Framework for a Perceptive Mobile Network using Joint Communication and Radar Sensing (1901.05558v1)

Abstract: In this paper, we develop a framework for a novel perceptive mobile/cellular network that integrates radar sensing function into the mobile communication network. We propose a unified system platform that enables downlink and uplink sensing, sharing the same transmitted signals with communications. We aim to tackle the fundamental sensing parameter estimation problem in perceptive mobile networks, by addressing two key challenges associated with sophisticated mobile signals and rich multipath in mobile networks. To extract sensing parameters from orthogonal frequency division multiple access (OFDMA) and spatial division multiple access (SDMA) communication signals, we propose two approaches to formulate it to problems that can be solved by compressive sensing techniques. Most sensing algorithms have limits on the number of multipath signals for their inputs. To reduce the multipath signals, as well as removing unwanted clutter signals, we propose a background subtraction method based on simple recursive computation, and provide a closed-form expression for performance characterization. The effectiveness of these methods is validated in simulations.

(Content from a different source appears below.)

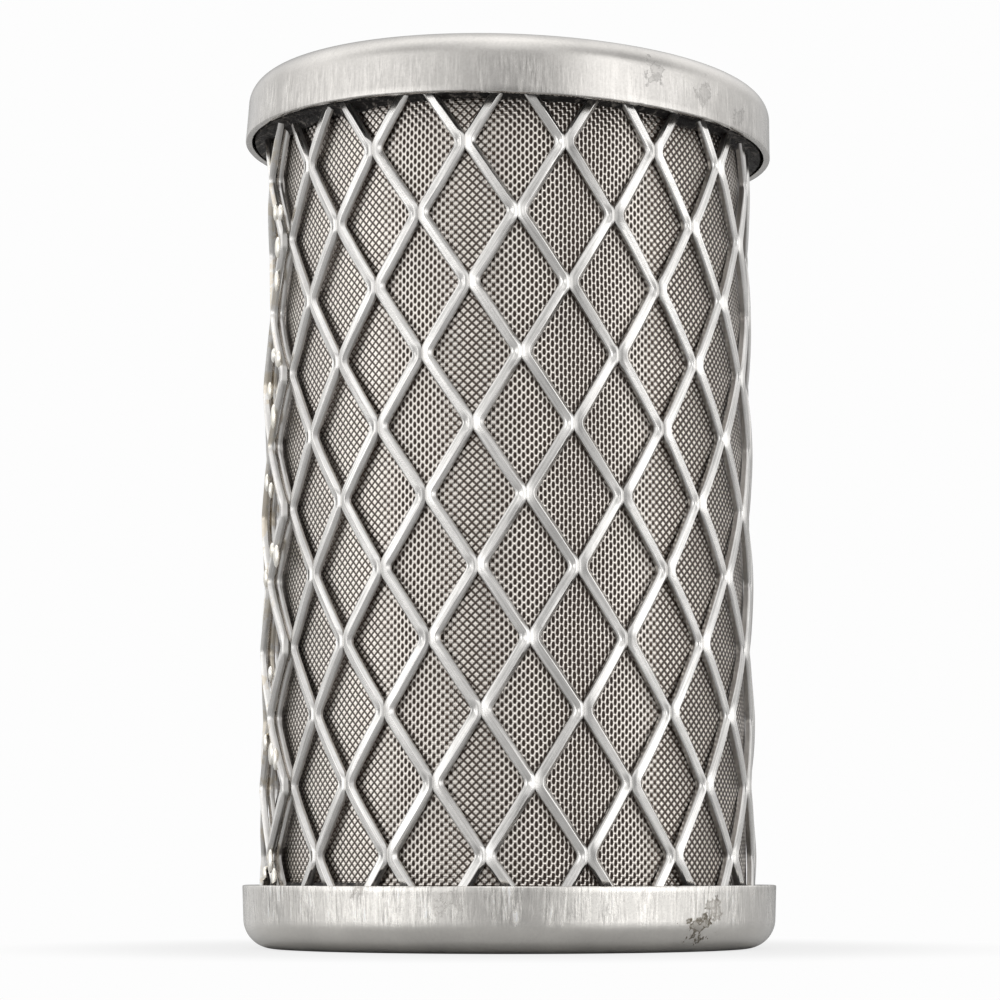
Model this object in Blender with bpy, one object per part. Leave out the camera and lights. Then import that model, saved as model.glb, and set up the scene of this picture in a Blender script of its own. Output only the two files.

• The paper demonstrates a joint communication and radar sensing framework that leverages existing mobile networks for dual functionality.
• It employs direct and indirect compressive sensing methods to extract key parameters like delay, AoA, AoD, and Doppler shift amid multipath effects.
• The framework utilizes a CRAN architecture with multiuser MIMO and OFDMA to enable cooperative sensing and recursive background subtraction for clutter suppression.

Framework for a Perceptive Mobile Network using Joint Communication and Radar Sensing

The paper by Md. Lushanur Rahman et al. introduces a framework for integrating radar sensing capabilities into mobile communication networks, termed as perceptive mobile networks. This integration is achieved through Joint Communication and Radar Sensing (JCAS) technologies, enabling mobile networks to perform radar sensing without the need for additional infrastructure. The JCAS approach allows for the sharing of communication signals for simultaneous radar sensing, leveraging existing mobile infrastructure to provide dual functionality.

System Platform and Challenges

The proposed system platform is based on a Cloud-Radio Access Network (CRAN) architecture that employs multiuser MIMO and OFDMA technologies. This architecture facilitates cooperative sensing by distributing synchronized Remote Radio Units (RRUs), each equipped with multiple antennas. The paper delineates two types of sensing operations: uplink and downlink sensing. Downlink sensing involves utilizing downlink communication signals from RRUs for environmental sensing, while uplink sensing employs uplink signals from user devices.

The integration of radar sensing into mobile networks poses several challenges, particularly due to the complex structure of modern communication signals and the rich multipath environment inherent in mobile networks. Sophisticated processing techniques are required to extract sensing parameters such as delay, angle-of-arrival (AoA), angle-of-departure (AoD), and Doppler shift from these signals.

Methodology

To tackle these challenges, the authors propose two sensing parameter estimation schemes using compressive sensing techniques, which are effective in managing the sparseness of multipath signals:

1. Direct Estimation: This method utilizes the known transmitted data symbols for sensing. It formulates the signal as a multi-measurement vector (MMV) sparse problem, applying algorithms such as the fast marginalized block sparse Bayesian learning algorithm for estimation.
2. Indirect Estimation using Signal Stripping: This approach simplifies the signal input to sensing algorithms by relying on estimated data symbols and channels, akin to the decision-directed channel estimation techniques used in communications. This method significantly reduces the algorithm's complexity by separating signals from different users or RRUs.

Both methods are designed to address the fundamental challenges posed by sophisticated signal structures and multipath environments in mobile networks, and have been validated through a series of simulations.

Background Subtraction for Clutter Suppression

The paper also presents a low-complexity background subtraction method for clutter reduction. This method involves recursive computation to estimate and subtract clutter signals, defined as echoes with near-zero Doppler frequencies, from the sensing input. The recursive algorithm gradually refines the clutter estimation, providing a cleaner input for sensing parameter estimation.

Implications and Future Directions

The proposed framework and methodologies demonstrate how mobile networks can evolve into perceptive systems that provide simultaneous communication and sensing capabilities. The research opens avenues for various applications, including object detection and collision avoidance in vehicular networks, enhanced situational awareness in smart cities, and improved cellular services.

Further research could explore optimization of the proposed algorithms for complexity and performance, as well as the development of novel sensing applications leveraging the perceptive mobile network. Integrating machine learning techniques for extended sensing applications could also enhance the network's sensing capabilities without explicitly requiring parameter estimation.

In conclusion, this paper provides a robust foundation for integrating radar sensing into mobile networks, facilitating new applications that can benefit both communication and sensing domains. The integration model described holds promise for the development of ubiquitous sensing technologies in future mobile network deployments.